According to Intel SOM[1], For Crestmont, most 256-bit Intel AVX2
instructions can be decomposed into two independent 128-bit
micro-operations, except for a subset of Intel AVX2 instructions,
known as cross-lane operations, can only compute the result for an
element by utilizing one or more sources belonging to other elements.
The 256-bit instructions listed below use more operand sources than
can be natively supported by a single reservation station within these
microarchitectures. They are decomposed into two μops, where the first
μop resolves a subset of operand dependencies across two cycles. The
dependent second μop executes the 256-bit operation by using a single
128-bit execution port for two consecutive cycles with a five-cycle
latency for a total latency of seven cycles.
Instead of setting tune avx128_optimal for SRF, the patch add a new
tune avx256_avoid_vec_perm for it. so by default, vectorizer still
uses 256-bit VF if cost is profitable, but lowers to 128-bit whenever
256-bit vec_perm is needed for auto-vectorization. w/o vec_perm,
performance of 256-bit vectorization should be similar as 128-bit
ones(some benchmark results show it's even better than 128-bit
vectorization since it enables more parallelism for convert cases.)
* config/i386/i386.cc (ix86_vector_costs::ix86_vector_costs):
Add new member m_num_avx256_vec_perm.
(ix86_vector_costs::add_stmt_cost): Record 256-bit vec_perm.

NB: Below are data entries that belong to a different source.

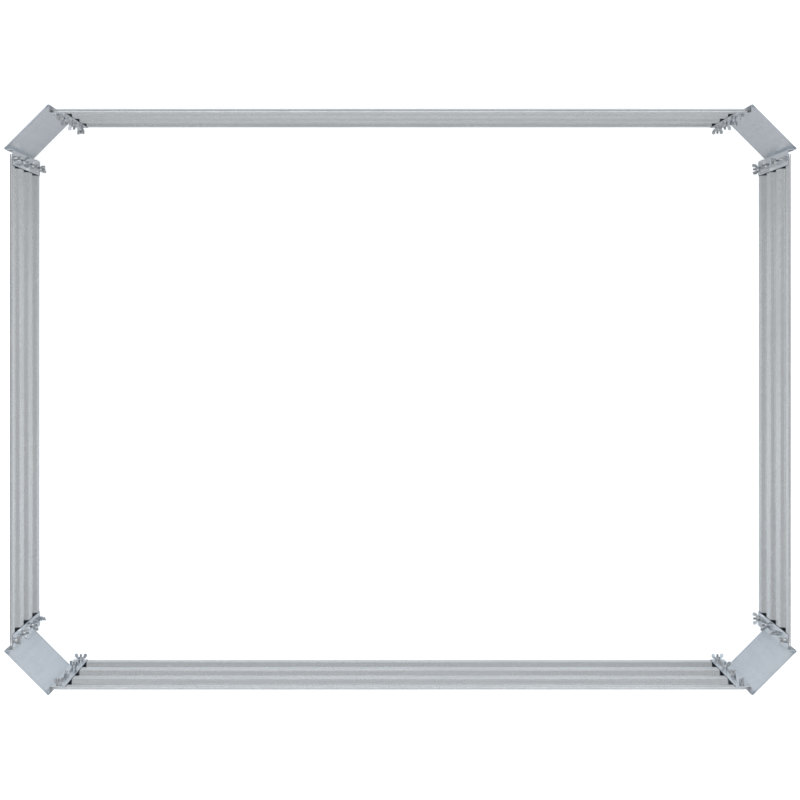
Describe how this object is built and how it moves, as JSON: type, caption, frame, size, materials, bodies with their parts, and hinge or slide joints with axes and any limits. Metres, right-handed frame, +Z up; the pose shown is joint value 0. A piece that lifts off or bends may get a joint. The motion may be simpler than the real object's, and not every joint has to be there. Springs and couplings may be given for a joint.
{
  "type": "raised garden bed frame",
  "caption": "Deep open rectangular frame of ribbed galvanised sheet walls and slanted corner pieces, bolted together with screws and wing nuts.",
  "frame": {"origin": "on the ground, at the middle of the frame", "axes": "+X along the long walls, +Y towards the back wall, +Z up"},
  "size_m": [1.2, 0.895, 0.3],
  "materials": {
    "ribbed_sheet": "galvanised sheet, fine spangle, semi-matt",
    "corner_sheet": "galvanised sheet, smooth, semi-gloss, slightly blue",
    "screw": "bright zinc plated",
    "washer": "bright zinc plated",
    "wing_nut": "cast, bright zinc plated"
  },
  "bodies": {
    "frame": {"wall_front": "ribbed_sheet", "wall_back": "ribbed_sheet", "wall_left": "ribbed_sheet", "wall_right": "ribbed_sheet", "corner_front_left": "corner_sheet", "corner_front_right": "corner_sheet", "corner_back_left": "corner_sheet", "corner_back_right": "corner_sheet", "screws_front_left": "screw", "washers_front_left": "washer", "screws_front_right": "screw", "washers_front_right": "washer", "screws_back_right": "screw", "washers_back_right": "washer", "screws_back_left": "screw", "washers_back_left": "washer", "screws_left_back": "screw", "washers_left_back": "washer", "screws_left_front": "screw", "washers_left_front": "washer", "screws_right_front": "screw", "washers_right_front": "washer", "screws_right_back": "screw", "washers_right_back": "washer"},
    "wingnut_front_left_1": {"wingnut_front_left_1": "wing_nut"},
    "wingnut_front_left_2": {"wingnut_front_left_2": "wing_nut"},
    "wingnut_front_left_3": {"wingnut_front_left_3": "wing_nut"},
    "wingnut_front_left_4": {"wingnut_front_left_4": "wing_nut"},
    "wingnut_front_right_1": {"wingnut_front_right_1": "wing_nut"},
    "wingnut_front_right_2": {"wingnut_front_right_2": "wing_nut"},
    "wingnut_front_right_3": {"wingnut_front_right_3": "wing_nut"},
    "wingnut_front_right_4": {"wingnut_front_right_4": "wing_nut"},
    "wingnut_back_right_1": {"wingnut_back_right_1": "wing_nut"},
    "wingnut_back_right_2": {"wingnut_back_right_2": "wing_nut"},
    "wingnut_back_right_3": {"wingnut_back_right_3": "wing_nut"},
    "wingnut_back_right_4": {"wingnut_back_right_4": "wing_nut"},
    "wingnut_back_left_1": {"wingnut_back_left_1": "wing_nut"},
    "wingnut_back_left_2": {"wingnut_back_left_2": "wing_nut"},
    "wingnut_back_left_3": {"wingnut_back_left_3": "wing_nut"},
    "wingnut_back_left_4": {"wingnut_back_left_4": "wing_nut"},
    "wingnut_left_back_1": {"wingnut_left_back_1": "wing_nut"},
    "wingnut_left_back_2": {"wingnut_left_back_2": "wing_nut"},
    "wingnut_left_back_3": {"wingnut_left_back_3": "wing_nut"},
    "wingnut_left_back_4": {"wingnut_left_back_4": "wing_nut"},
    "wingnut_left_front_1": {"wingnut_left_front_1": "wing_nut"},
    "wingnut_left_front_2": {"wingnut_left_front_2": "wing_nut"},
    "wingnut_left_front_3": {"wingnut_left_front_3": "wing_nut"},
    "wingnut_left_front_4": {"wingnut_left_front_4": "wing_nut"},
    "wingnut_right_front_1": {"wingnut_right_front_1": "wing_nut"},
    "wingnut_right_front_2": {"wingnut_right_front_2": "wing_nut"},
    "wingnut_right_front_3": {"wingnut_right_front_3": "wing_nut"},
    "wingnut_right_front_4": {"wingnut_right_front_4": "wing_nut"},
    "wingnut_right_back_1": {"wingnut_right_back_1": "wing_nut"},
    "wingnut_right_back_2": {"wingnut_right_back_2": "wing_nut"},
    "wingnut_right_back_3": {"wingnut_right_back_3": "wing_nut"},
    "wingnut_right_back_4": {"wingnut_right_back_4": "wing_nut"}
  },
  "joints": [
    {"name": "wingnut_front_left_1_turn", "type": "hinge", "parent": "frame", "child": "wingnut_front_left_1", "pos_m": [-0.518, -0.4329, 0.0125], "axis": [0, 1, 0], "continuous": true},
    {"name": "wingnut_front_left_2_turn", "type": "hinge", "parent": "frame", "child": "wingnut_front_left_2", "pos_m": [-0.518, -0.4329, 0.102], "axis": [0, 1, 0], "continuous": true},
    {"name": "wingnut_front_left_3_turn", "type": "hinge", "parent": "frame", "child": "wingnut_front_left_3", "pos_m": [-0.518, -0.4329, 0.198], "axis": [0, 1, 0], "continuous": true},
    {"name": "wingnut_front_left_4_turn", "type": "hinge", "parent": "frame", "child": "wingnut_front_left_4", "pos_m": [-0.518, -0.4329, 0.2875], "axis": [0, 1, 0], "continuous": true},
    {"name": "wingnut_front_right_1_turn", "type": "hinge", "parent": "frame", "child": "wingnut_front_right_1", "pos_m": [0.518, -0.4329, 0.0125], "axis": [0, 1, 0], "continuous": true},
    {"name": "wingnut_front_right_2_turn", "type": "hinge", "parent": "frame", "child": "wingnut_front_right_2", "pos_m": [0.518, -0.4329, 0.102], "axis": [0, 1, 0], "continuous": true},
    {"name": "wingnut_front_right_3_turn", "type": "hinge", "parent": "frame", "child": "wingnut_front_right_3", "pos_m": [0.518, -0.4329, 0.198], "axis": [0, 1, 0], "continuous": true},
    {"name": "wingnut_front_right_4_turn", "type": "hinge", "parent": "frame", "child": "wingnut_front_right_4", "pos_m": [0.518, -0.4329, 0.2875], "axis": [0, 1, 0], "continuous": true},
    {"name": "wingnut_back_right_1_turn", "type": "hinge", "parent": "frame", "child": "wingnut_back_right_1", "pos_m": [0.518, 0.4329, 0.0125], "axis": [0, -1, 0], "continuous": true},
    {"name": "wingnut_back_right_2_turn", "type": "hinge", "parent": "frame", "child": "wingnut_back_right_2", "pos_m": [0.518, 0.4329, 0.102], "axis": [0, -1, 0], "continuous": true},
    {"name": "wingnut_back_right_3_turn", "type": "hinge", "parent": "frame", "child": "wingnut_back_right_3", "pos_m": [0.518, 0.4329, 0.198], "axis": [0, -1, 0], "continuous": true},
    {"name": "wingnut_back_right_4_turn", "type": "hinge", "parent": "frame", "child": "wingnut_back_right_4", "pos_m": [0.518, 0.4329, 0.2875], "axis": [0, -1, 0], "continuous": true},
    {"name": "wingnut_back_left_1_turn", "type": "hinge", "parent": "frame", "child": "wingnut_back_left_1", "pos_m": [-0.518, 0.4329, 0.0125], "axis": [0, -1, 0], "continuous": true},
    {"name": "wingnut_back_left_2_turn", "type": "hinge", "parent": "frame", "child": "wingnut_back_left_2", "pos_m": [-0.518, 0.4329, 0.102], "axis": [0, -1, 0], "continuous": true},
    {"name": "wingnut_back_left_3_turn", "type": "hinge", "parent": "frame", "child": "wingnut_back_left_3", "pos_m": [-0.518, 0.4329, 0.198], "axis": [0, -1, 0], "continuous": true},
    {"name": "wingnut_back_left_4_turn", "type": "hinge", "parent": "frame", "child": "wingnut_back_left_4", "pos_m": [-0.518, 0.4329, 0.2875], "axis": [0, -1, 0], "continuous": true},
    {"name": "wingnut_left_back_1_turn", "type": "hinge", "parent": "frame", "child": "wingnut_left_back_1", "pos_m": [-0.5854, 0.3655, 0.0125], "axis": [1, 0, 0], "continuous": true},
    {"name": "wingnut_left_back_2_turn", "type": "hinge", "parent": "frame", "child": "wingnut_left_back_2", "pos_m": [-0.5854, 0.3655, 0.102], "axis": [1, 0, 0], "continuous": true},
    {"name": "wingnut_left_back_3_turn", "type": "hinge", "parent": "frame", "child": "wingnut_left_back_3", "pos_m": [-0.5854, 0.3655, 0.198], "axis": [1, 0, 0], "continuous": true},
    {"name": "wingnut_left_back_4_turn", "type": "hinge", "parent": "frame", "child": "wingnut_left_back_4", "pos_m": [-0.5854, 0.3655, 0.2875], "axis": [1, 0, 0], "continuous": true},
    {"name": "wingnut_left_front_1_turn", "type": "hinge", "parent": "frame", "child": "wingnut_left_front_1", "pos_m": [-0.5854, -0.3655, 0.0125], "axis": [1, 0, 0], "continuous": true},
    {"name": "wingnut_left_front_2_turn", "type": "hinge", "parent": "frame", "child": "wingnut_left_front_2", "pos_m": [-0.5854, -0.3655, 0.102], "axis": [1, 0, 0], "continuous": true},
    {"name": "wingnut_left_front_3_turn", "type": "hinge", "parent": "frame", "child": "wingnut_left_front_3", "pos_m": [-0.5854, -0.3655, 0.198], "axis": [1, 0, 0], "continuous": true},
    {"name": "wingnut_left_front_4_turn", "type": "hinge", "parent": "frame", "child": "wingnut_left_front_4", "pos_m": [-0.5854, -0.3655, 0.2875], "axis": [1, 0, 0], "continuous": true},
    {"name": "wingnut_right_front_1_turn", "type": "hinge", "parent": "frame", "child": "wingnut_right_front_1", "pos_m": [0.5854, -0.3655, 0.0125], "axis": [-1, 0, 0], "continuous": true},
    {"name": "wingnut_right_front_2_turn", "type": "hinge", "parent": "frame", "child": "wingnut_right_front_2", "pos_m": [0.5854, -0.3655, 0.102], "axis": [-1, 0, 0], "continuous": true},
    {"name": "wingnut_right_front_3_turn", "type": "hinge", "parent": "frame", "child": "wingnut_right_front_3", "pos_m": [0.5854, -0.3655, 0.198], "axis": [-1, 0, 0], "continuous": true},
    {"name": "wingnut_right_front_4_turn", "type": "hinge", "parent": "frame", "child": "wingnut_right_front_4", "pos_m": [0.5854, -0.3655, 0.2875], "axis": [-1, 0, 0], "continuous": true},
    {"name": "wingnut_right_back_1_turn", "type": "hinge", "parent": "frame", "child": "wingnut_right_back_1", "pos_m": [0.5854, 0.3655, 0.0125], "axis": [-1, 0, 0], "continuous": true},
    {"name": "wingnut_right_back_2_turn", "type": "hinge", "parent": "frame", "child": "wingnut_right_back_2", "pos_m": [0.5854, 0.3655, 0.102], "axis": [-1, 0, 0], "continuous": true},
    {"name": "wingnut_right_back_3_turn", "type": "hinge", "parent": "frame", "child": "wingnut_right_back_3", "pos_m": [0.5854, 0.3655, 0.198], "axis": [-1, 0, 0], "continuous": true},
    {"name": "wingnut_right_back_4_turn", "type": "hinge", "parent": "frame", "child": "wingnut_right_back_4", "pos_m": [0.5854, 0.3655, 0.2875], "axis": [-1, 0, 0], "continuous": true}
  ]
}
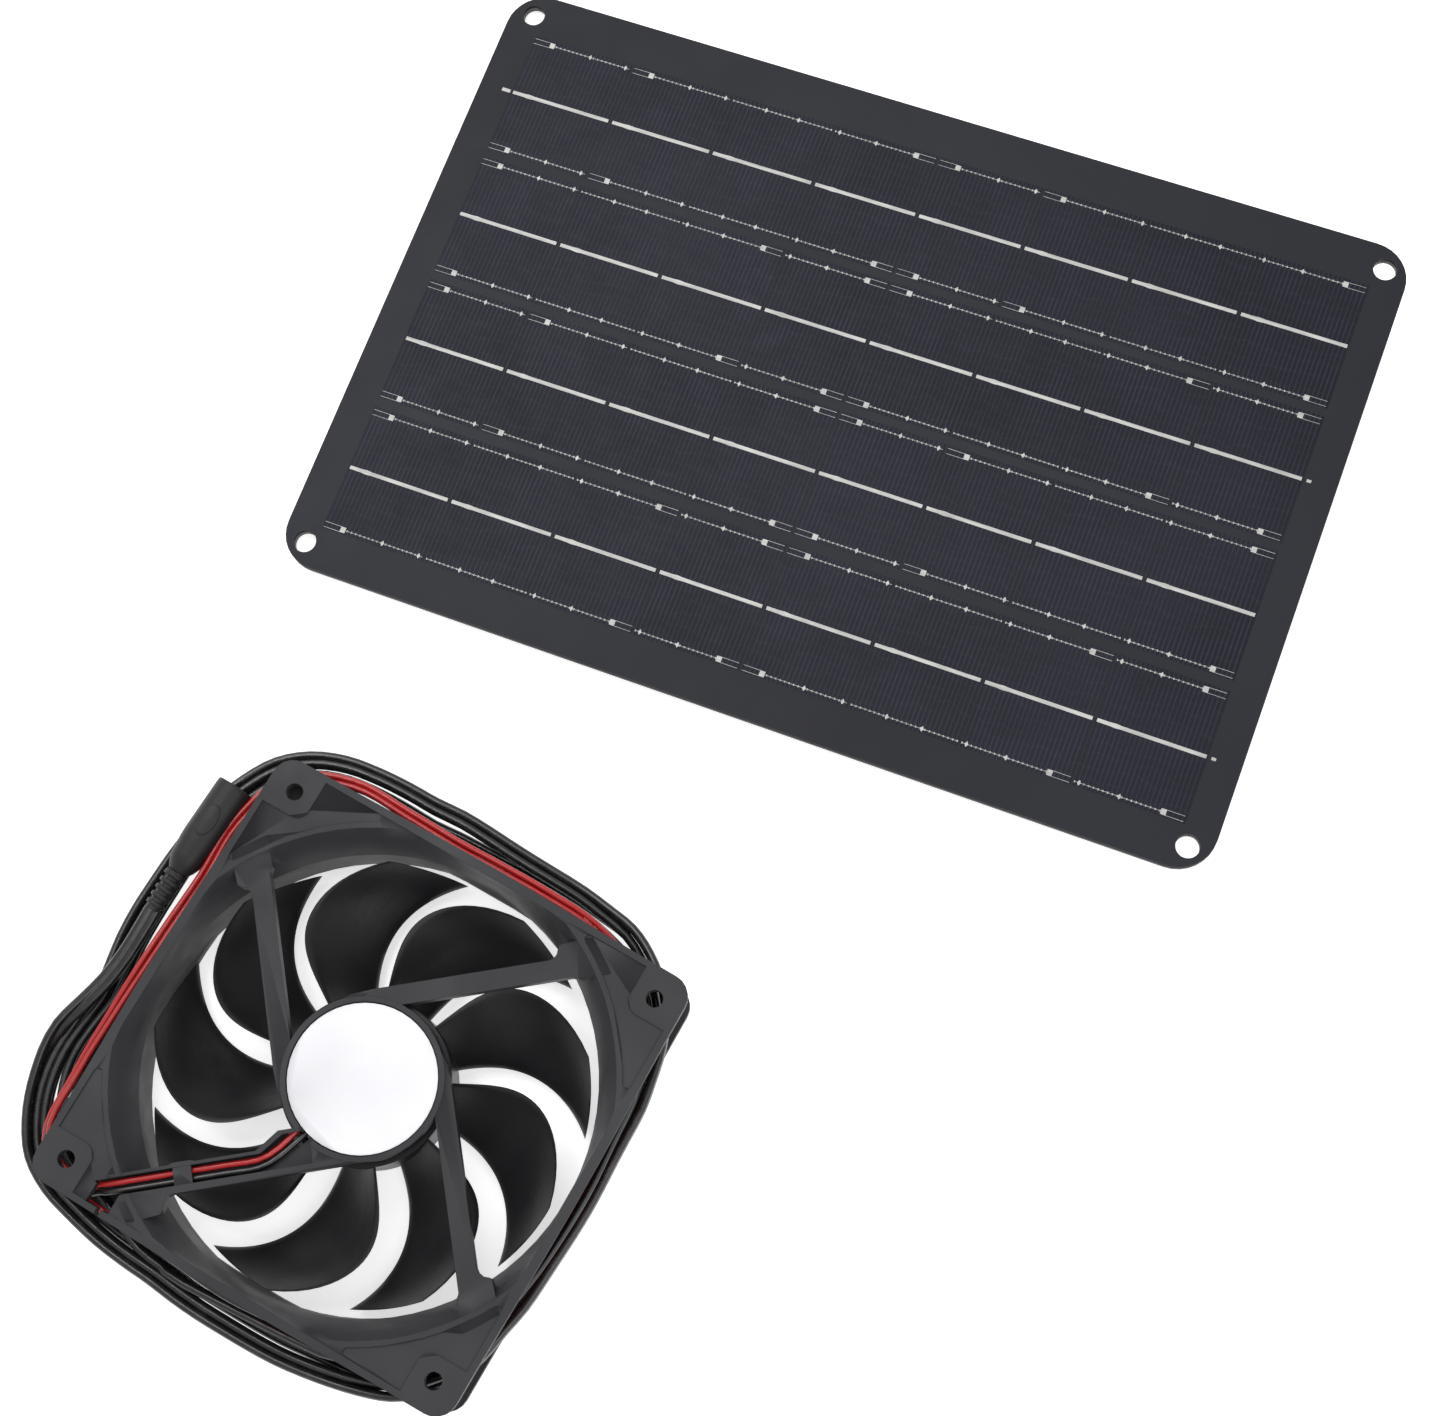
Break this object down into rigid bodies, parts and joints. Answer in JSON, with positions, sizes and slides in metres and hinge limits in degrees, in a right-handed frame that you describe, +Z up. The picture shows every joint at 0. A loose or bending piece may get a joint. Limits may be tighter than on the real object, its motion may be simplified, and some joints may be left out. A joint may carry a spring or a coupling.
{
  "type": "solar attic fan",
  "caption": "Square axial fan with its two-wire lead wound round the frame, and a flat solar panel with corner screw holes to power it.",
  "frame": {"origin": "middle of the ground under the fan and the panel, measured without the lead", "axes": "+Z up; +X along the panel's long side, towards its raised end; +Y from the fan to the panel"},
  "size_m": [0.2573, 0.3709, 0.025],
  "materials": {
    "frame_plastic": "matt satin, dark charcoal",
    "label": "satin white",
    "impeller_plastic": "satin black",
    "tube_brass": "plain",
    "steel": "plain",
    "core_steel": "laminated",
    "bobbin_nylon": "natural",
    "winding_copper": "enamelled copper",
    "board": "green board",
    "electronics": "black epoxy",
    "magnet": "ferrite",
    "wire_red": "glossy red insulation",
    "wire_black": "glossy black insulation",
    "socket_rubber": "matt",
    "contact": "nickel plated",
    "panel_backing": "matt black",
    "cell_silicon": "blue-black silicon",
    "front_film": "satin film",
    "box_plastic": "matt black",
    "terminal": "white"
  },
  "bodies": {
    "fan_and_panel": {"fan_frame": "frame_plastic", "fan_label": "label", "bearing_tube": "tube_brass", "bearing_upper": "steel", "bearing_lower": "steel", "lid_screw_1": "steel", "lid_screw_2": "steel", "lid_screw_3": "steel", "lid_screw_4": "steel", "stator_core": "core_steel", "bobbin_upper": "bobbin_nylon", "bobbin_lower": "bobbin_nylon", "winding_1": "winding_copper", "winding_2": "winding_copper", "winding_3": "winding_copper", "winding_4": "winding_copper", "circuit_board": "board", "driver_chip": "electronics", "blocking_diode": "electronics", "lead_red": "wire_red", "wire_coil": "wire_red", "lead_black": "wire_black", "cable_coil": "wire_black", "cable_tail": "wire_black", "splice_sleeve": "wire_black", "jack_body": "socket_rubber", "jack_strain_relief": "socket_rubber", "jack_contact_sleeve": "contact", "jack_pin": "contact", "panel_backing": "panel_backing", "cell_string_1": "cell_silicon", "cell_string_2": "cell_silicon", "cell_string_3": "cell_silicon", "cell_string_4": "cell_silicon", "front_film": "front_film", "junction_box_base": "box_plastic", "junction_box_lid": "box_plastic", "cable_gland": "box_plastic", "terminal_block": "terminal"},
    "rotor": {"impeller": "impeller_plastic", "rotor_bush": "tube_brass", "rotor_yoke": "steel", "magnet_ring": "magnet", "shaft": "steel", "retaining_ring": "steel", "preload_spring": "steel"}
  },
  "joints": [
    {"name": "rotor_spin", "type": "hinge", "parent": "fan_and_panel", "child": "rotor", "pos_m": [-0.049, -0.1151, 0.0105], "axis": [0, 0, 1], "continuous": true}
  ]
}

(ix86_vector_costs::finish_cost): Prevent vectorization for
TAREGT_AVX256_AVOID_VEC_PERM when there's 256-bit vec_perm
instruction.
* config/i386/i386.h (TARGET_AVX256_AVOID_VEC_PERM): New
Macro.
* config/i386/x86-tune.def (X86_TUNE_AVX256_SPLIT_REGS): Add
m_CORE_ATOM.
(X86_TUNE_AVX256_AVOID_VEC_PERM): New tune.
gcc/testsuite/ChangeLog:
* gcc.target/i386/avx256_avoid_vec_perm.c: New test.